Vanessa Marquez, 17, works at Salad Works in Park City Center in Lancaster.  She doesn’t agree with the restrictions on teens from the Child Labor laws.

“I sit back and think, if you can maintain a job and get things done, do your duties, then why not be able to stay late and make some good money,” said Marquez.

Amanda Sanchez, 18, is a Penn Manor alumni who is appreciative of her job, although she said it’s hard working for hourly wages.

“I’m employed at Giant grocery store,” said Sanchez. “I’ve been here for a good amount of time.I also had a good paying  job at QVC, working over nights then getting up going straight to the next job, I rarely got any sleep.”

To get a job this summer, MSNBC had these 10 suggestions:

1. Convince your prospective employer that you’re not too young for the job.

2. Spread the word that you’re looking for work and don’t be shy about it.

3.Speak to the boss not a employer.

4. Show positive energy.

5.Maintain good grades and attendance in school.

6. Keep proof of paperwork,if you don’t yet have a driver’s license or learner’s permit is to have your school district issue an age certificate for you.

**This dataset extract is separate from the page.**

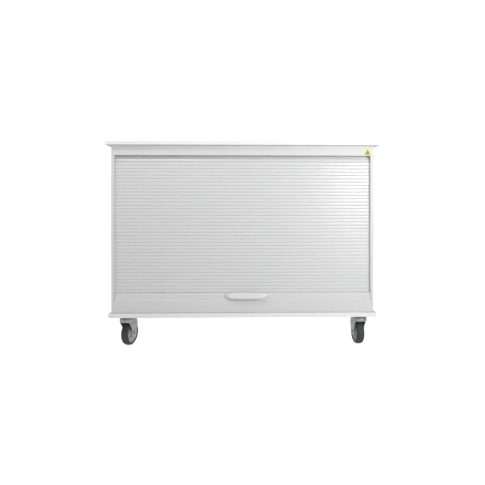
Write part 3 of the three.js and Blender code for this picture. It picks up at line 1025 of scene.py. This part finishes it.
def soft_sky():
    """Soft light from all round, of one strength from below and another from above."""
    lowest, highest = -0.4, 0.6  # the heights between which the strength changes
    world = bpy.data.worlds.new("studio")
    world.use_nodes = True
    tree = world.node_tree
    background = tree.nodes["Background"]
    background.inputs["Color"].default_value = (1, 1, 1, 1)
    direction = tree.nodes.new("ShaderNodeTexCoord").outputs["Generated"]
    split = tree.nodes.new("ShaderNodeSeparateXYZ")
    tree.links.new(direction, split.inputs["Vector"])
    ramp = tree.nodes.new("ShaderNodeMapRange")
    ramp.inputs["From Min"].default_value = lowest
    ramp.inputs["From Max"].default_value = highest
    ramp.inputs["To Min"].default_value = SKY_LOW
    ramp.inputs["To Max"].default_value = SKY_HIGH
    tree.links.new(split.outputs["Z"], ramp.inputs["Value"])
    tree.links.new(ramp.outputs["Result"], background.inputs["Strength"])
    bpy.context.scene.world = world


def stage_piece(name, build, finish):
    """A piece of the surroundings that the camera sees, but that lights and shades nothing."""
    mesh = bpy.data.meshes.new(name)
    made = bmesh.new()
    build(made)
    made.to_mesh(mesh)
    made.free()
    mesh.materials.append(finish)
    thing = bpy.data.objects.new(name, mesh)
    bpy.context.scene.collection.objects.link(thing)
    thing.visible_diffuse = False
    thing.visible_glossy = False
    thing.visible_transmission = False
    thing.visible_shadow = False


def studio():
    floor_size, backdrop_radius = 20, 26

    def floor(made):
        bmesh.ops.create_grid(made, size=floor_size)

    def backdrop(made):
        bmesh.ops.create_icosphere(made, subdivisions=4, radius=backdrop_radius)

    bpy.context.scene.view_settings.view_transform = "Standard"
    soft_sky()
    stage_piece("floor", floor, floor_finish())
    stage_piece("backdrop", backdrop, backdrop_finish())
    for name, (place, target, size, energy) in LAMPS.items():
        softbox(name, place, target, size, energy)


def camera():
    lens = bpy.data.cameras.new("camera")
    lens.lens = FOCAL
    lens.sensor_width = SENSOR
    lens.shift_y = SHIFT_Y
    eye = bpy.data.objects.new("camera", lens)
    bpy.context.scene.collection.objects.link(eye)
    eye.location = EYE
    eye.rotation_euler = (math.pi / 2, 0, YAW)
    bpy.context.scene.camera = eye


camera()
boards()
tambour()
shutter_rail()
handle()
guide_tracks()
sticker()
shelf_pins()
back_screws()
for corner in ("front_left", "front_right", "rear_left", "rear_right"):
    castor(corner)
studio()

7. Clean and neat.  Mind your manners and grooming.

8.If you get hurt on the job don’t be afraid to ask your boss for help before the next task.

9. Work hard and show initiative.  If you can tell the boss is hesitant about hiring you and you really want to work there, suggest that you can work for two weeks without pay.

10.Work for a family member or friend, study buddy, tutoring. Figure out whether you might be able to use something like this to make money now and also improve the image of your college and scholarship applications in the future.